Научи меня (Молчанова) - страница 33

   Не знаю, чем руководствовалась Татьяна Георгиевна, но она неожиданно для меня назначила целый список анализов и обследований, которого в первую минуту я испугалась.

   - Что, все так плохо? - у меня вырвался нервный смешок, и я, не удержавшись, потерла шею.

   - Нет, что вы, Катя, просто пройдете все обследования и вернетесь ко мне. Ничего страшного в этом нет.
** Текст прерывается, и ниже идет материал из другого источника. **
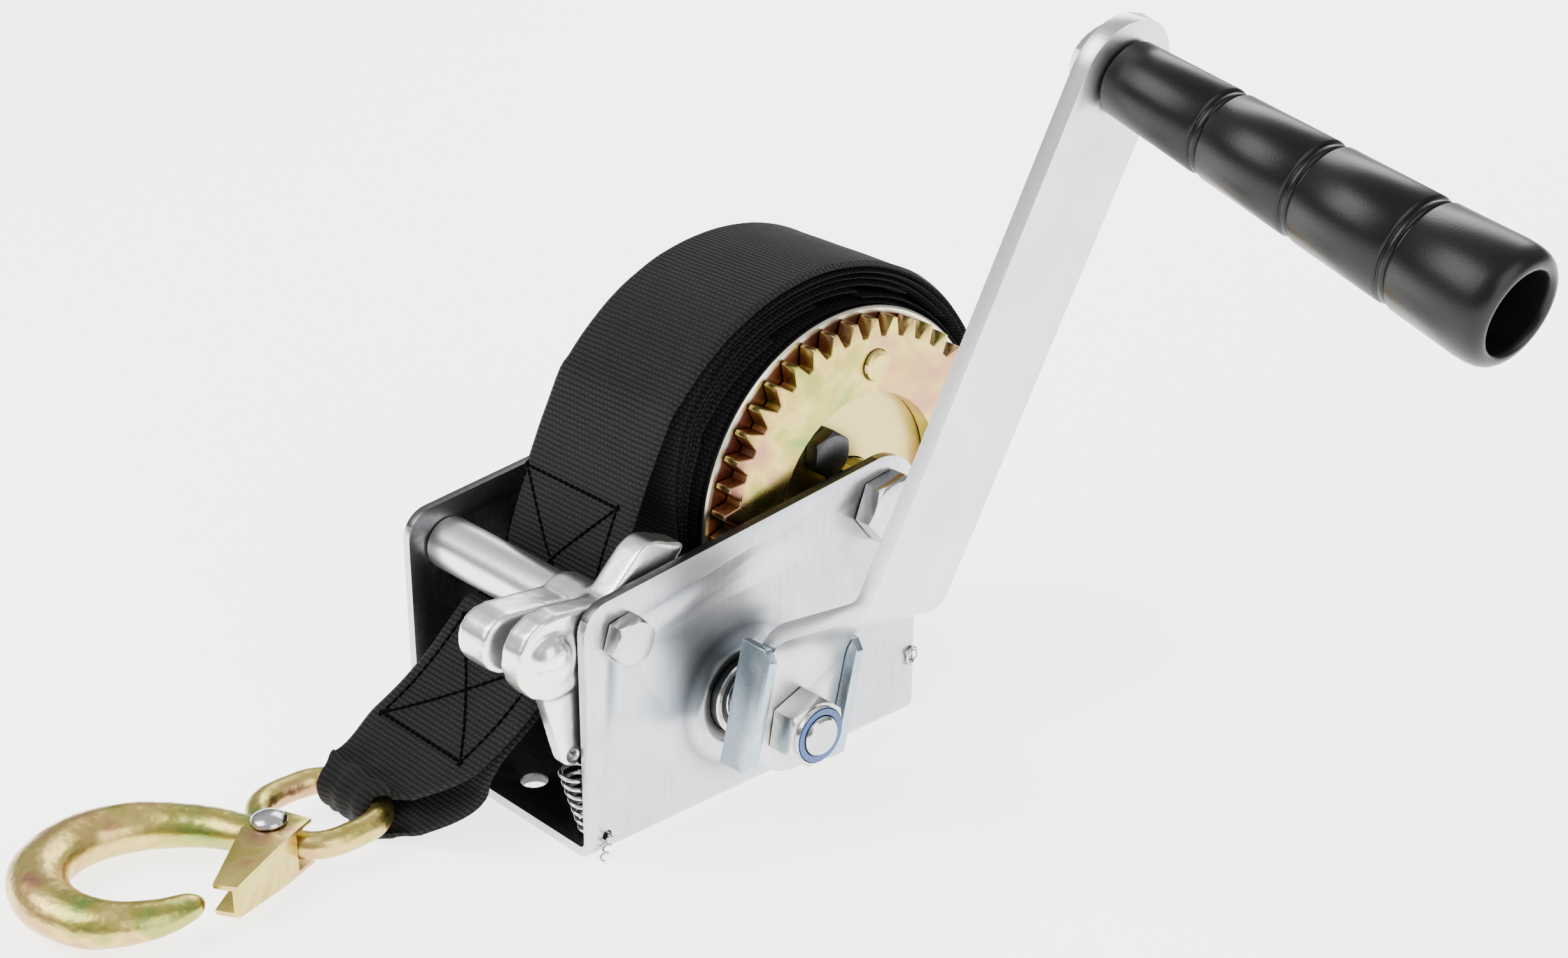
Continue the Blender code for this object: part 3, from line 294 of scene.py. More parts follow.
def copyNode(node, name, mat):
    # A welded copy of a CAD node with its flat faces whole again
    bm = bmesh.new()
    bm.from_mesh(nodes[node].data)
    bmesh.ops.remove_doubles(bm, verts=bm.verts, dist=0.00002)
    bmesh.ops.dissolve_limit(bm, angle_limit=math.radians(0.6), verts=bm.verts, edges=bm.edges)
    mesh = bpy.data.meshes.new(name)
    bm.to_mesh(mesh)
    bm.free()
    mesh.materials.clear()
    mesh.materials.append(mat)
    for face in mesh.polygons:
        face.material_index = 0
    piece = bpy.data.objects.new(name, mesh)
    bpy.context.scene.collection.objects.link(piece)
    return piece


def bevelled(node, name, mat, width, segments=2, angle=32):
    piece = copyNode(node, name, mat)
    bevel = piece.modifiers.new("edges", "BEVEL")
    bevel.width = width * mm
    bevel.segments = segments
    bevel.limit_method = "ANGLE"
    bevel.angle_limit = math.radians(angle)
    bevel.use_clamp_overlap = True
    settle(piece)
    piece.data.shade_smooth()
    piece.data.set_sharp_from_angle(angle=math.radians(30))
    return place(piece, bodyOf[node], node)


def melt(piece, voxel, rounds, rough, roughScale):
    # Rounds a piece's edges and gives it a lumpy skin, as a casting or forging has them
    remesh = piece.modifiers.new("skin", "REMESH")
    remesh.mode = "VOXEL"
    remesh.voxel_size = voxel * mm
    soft = piece.modifiers.new("soft", "SMOOTH")
    soft.factor = 0.5
    soft.iterations = rounds
    settle(piece)
    normals = [vert.normal.copy() for vert in piece.data.vertices]     # reading them while moving is slow
    for vert, normal in zip(piece.data.vertices, normals):
        lump = noise.noise(vert.co * roughScale) + 0.5 * noise.noise(vert.co * roughScale * 2.7)
        vert.co += normal * lump * rough * mm
    piece.data.shade_smooth()
    return piece


bevels = {
    "base_frame": ("sideFrame", zinc, 0.5), "drive_yoke": ("yoke", blueZinc, 0.6),
    "crank_arm": ("crankArm", brightZinc, 0.6), "crank_nut": ("crankNut", polished, 0.35),
    "drum_axle_bolt": ("axleBolt", polished, 0.4), "drum_axle_nut": ("axleNut", polished, 0.3),
    "pawl_bolt": ("pawlBolt", polished, 0.35), "pawl_nut": ("pawlNut", polished, 0.3),
    "strap_anchor_bolt": ("anchorBolt", darkSteel, 0.4), "drum_gear": ("gear", yellowZinc, 0.3),
    "pinion_gear": ("pinion", darkSteel, 0.3), "grip_bolt_nut": ("gripNut", polished, 0.35),
    "hook_latch": ("latch", yellowZinc, 0.5), "drive_shaft": ("driveShaft", polished, 0.25),
}


def shadeBoss(mat):
    # Paints shade into the plate's colour round the pressed boss and the bearing's hole
    tree = mat.node_tree
    socket = tree.nodes["Principled BSDF"].inputs["Base Color"]
    colour = socket.links[0].from_socket
    radius = radiusFrom(tree, shaft)
    scaled = addNode(tree, "ShaderNodeMapRange", {"Value": radius, "From Max": 0.03}).outputs[0]
    stops = [(0.42, (0.05, 0.05, 0.05)), (0.50, (0.3, 0.3, 0.3)), (0.52, (1, 1, 1)), (0.63, (1, 1, 1)),
             (0.72, (0.5, 0.5, 0.52)), (0.80, (0.8, 0.8, 0.8)), (0.95, (1, 1, 1))]
    shaded = addNode(tree, "ShaderNodeVectorMath", {0: colour, 1: ramp(tree, scaled, stops)},
                     operation="MULTIPLY")
    tree.links.new(shaded.outputs[0], socket)


shadeBoss(zinc)
softened = {}
for node, (name, mat, width) in bevels.items():
    softened[node] = bevelled(node, name, mat, width)


def paintInsideShade(piece):
    # Paints shade on the channel's inner faces by giving them a darker zinc material
    piece.data.materials.append(paintedShadeZinc)
    half = max(v.co.x for v in piece.data.vertices if v.co.z < 0.02)
    for face in piece.data.polygons:
        c, n = face.center, face.normal
        if (n.x * c.x < -1e-5 or n.z > 0.5) and abs(c.x) < half - 2.6 * mm and c.z < 0.085:
            face.material_index = 1


paintInsideShade(softened["base_frame"])


boss = {"front": 22.5, "radius": 6.4, "height": 4.2, "flat": 2.2}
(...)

   Через месяц я снова вернулась в уже знакомую клинику и зашла в знакомый кабинет, неся с собой целую папку, набитую всякими бумажками и заключениями. Татьяна Георгиевна налила мне чаю, а сама, нацепив изящные очки на нос, начала изучать все бумажки. В тот момент я, конечно, нервничала, с ужасом представляя себе различные страшные заболевания, которые могут у меня найти. Грешным делом подумала, что мой парень был чем-то болен - со страху всякого можно напридумывать. Но я никогда, даже в самом страшном кошмаре, не могла представить, что через несколько месяцев после того посещения мне поставят такой страшный диагноз.
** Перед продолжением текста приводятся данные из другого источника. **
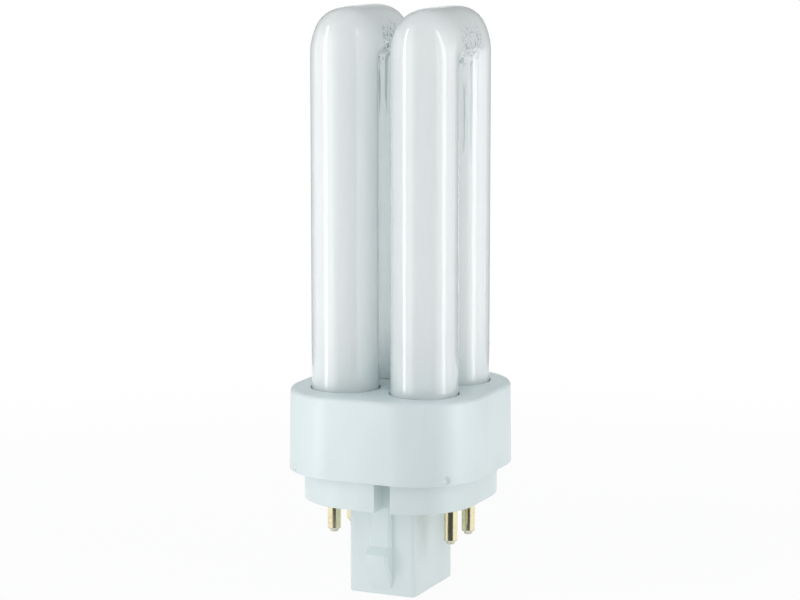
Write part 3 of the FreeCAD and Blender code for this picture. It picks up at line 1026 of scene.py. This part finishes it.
def place_camera(scene):
    """The camera that was fitted to the photo."""
    data = bpy.data.cameras.new("camera")
    data.lens, data.sensor_width, data.sensor_fit = CAMERA_LENS, CAMERA_SENSOR, "HORIZONTAL"
    data.clip_start = CAMERA_CLIP
    camera = bpy.data.objects.new("camera", data)
    scene.collection.objects.link(camera)
    camera.location = CAMERA_PLACE
    camera.rotation_euler = (math.radians(90.0 - CAMERA_PITCH), 0.0, math.radians(CAMERA_AZIMUTH))
    scene.camera = camera


class LAMP_OT_stage(bpy.types.Operator):
    """Sets up the pale floor, the soft lamps, the world and the camera"""
    bl_idname = "lamp.stage"
    bl_label = "Stage"

    def execute(self, context):
        lay_floor()
        light_world(context.scene)
        for panel in PANELS:
            soft_panel(*panel)
        dark_card(*DARK_CARD)
        for card in SIDE_CARDS:
            side_card(*card)
        place_camera(context.scene)
        context.scene.view_settings.view_transform = "Standard"
        return {"FINISHED"}


# Panel and registration

BUILDERS = (LAMP_OT_glass, LAMP_OT_collar, LAMP_OT_cap, LAMP_OT_pins, LAMP_OT_inner_parts, LAMP_OT_stage)
GROUPS = {"lamp_glass": LampGlassSizes, "lamp_base": LampBaseSizes, "lamp_colours": LampColours}


class LAMP_PT_panel(bpy.types.Panel):
    """Lists the lamp's sizes, colours and builders"""
    bl_label = "Fluorescent lamp"
    bl_idname = "LAMP_PT_panel"
    bl_space_type = "VIEW_3D"
    bl_region_type = "UI"
    bl_category = "Lamp"

    def draw(self, context):
        for attribute, group in GROUPS.items():
            column = self.layout.column(align=True)
            for entry in group.__annotations__:
                column.prop(getattr(context.scene, attribute), entry)
        for builder in BUILDERS:
            self.layout.operator(builder.bl_idname)


def register():
    for entry in (*GROUPS.values(), *BUILDERS, LAMP_PT_panel):
        bpy.utils.register_class(entry)
    for attribute, group in GROUPS.items():
        setattr(bpy.types.Scene, attribute, PointerProperty(type=group))


def unregister():
    for attribute in GROUPS:
        delattr(bpy.types.Scene, attribute)
    for entry in (LAMP_PT_panel, *reversed(BUILDERS), *reversed(tuple(GROUPS.values()))):
        bpy.utils.unregister_class(entry)


def main():
    register()
    bpy.ops.lamp.glass()
    bpy.ops.lamp.collar()
    bpy.ops.lamp.cap()
    bpy.ops.lamp.pins()
    bpy.ops.lamp.inner_parts()
    bpy.ops.lamp.stage()


if __name__ == "__main__":
    main()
   Абсолютное бесплодие. В восемнадцать лет. Инфантилизм матки и некоторые аномалии в развитии половых органов. Говорила мне об этом та же самая Татьяна Георгиевна, осторожно присевшая рядом со мной на белоснежный диван. Говорила о чем-то, о каком-то лечении, но тут же опускала глаза, потому что в ее же диагнозе не было ошибки. Абсолютное. Полное. Неизлечимое. В конце концов, она начала рассказывать мне о какой-то своей пациентке, у которой был схожий диагноз с моим, и она смогла как-то забеременеть. Я не слушала и не хотела ничего слышать. В тот момент я, наверное, не до конца осознавала эти два сказанных слова. Абсолютное. Бесплодие. Как же страшно, пусто и больно.

   Я попрощалась с Татьяной Георгиевной и попятилась к двери, не видя и не желая замечать ничего вокруг. Позже, через пару лет после этого, лежа в постели и глядя в потолок, я иногда задумывалась, что было бы, узнай я о своем диагнозе позже? Наверное, лет в двадцать пять меня бы это раздавило, по-другому я и сказать не могла. Я никогда фанатично не любила детей. То есть...я нормально с ними ладила, не боялась, но относилась к ним отстраненно и не потому, что не любила, просто они проходили мимо меня. Я жила с мыслью, что когда-нибудь я стану мамой, у меня будет замечательная семья, муж, сын и дочка. Но эта семья маячила где-то вдалеке. Я просто жила.

   И в восемнадцать лет я не до конца осознавала весь роковой смысл двух слов. Я чувствовала, как будто у меня что-то вытащили из сердца, вырвали, грубо, болезненно, с корнем. Какая-то пустота, которая уже никогда не заполнится. У меня забрали мою будущую мечту, мою будущую семью, моего будущего ребенка. Придя домой, я разрыдалась, судорожно всхлипывая и срываясь почти на крик, пытаясь приглушить дикие вопли подушкой, которая промокла насквозь. Мне хотелось кричать, бить, разбиваться. Ярость, неверие, боль...Но только позже, через пару лет ко мне пришло настоящее понимание. В восемнадцать я плакала по несбывшейся мечте, в двадцать пять я уже не плакала, отчетливо осознавая, чего лишилась. Немного цинично, но за прошедшие годы я смирилась и научилась жить со своим диагнозом, обращая на него внимания не больше, чем на маленький, едва заметный прыщик.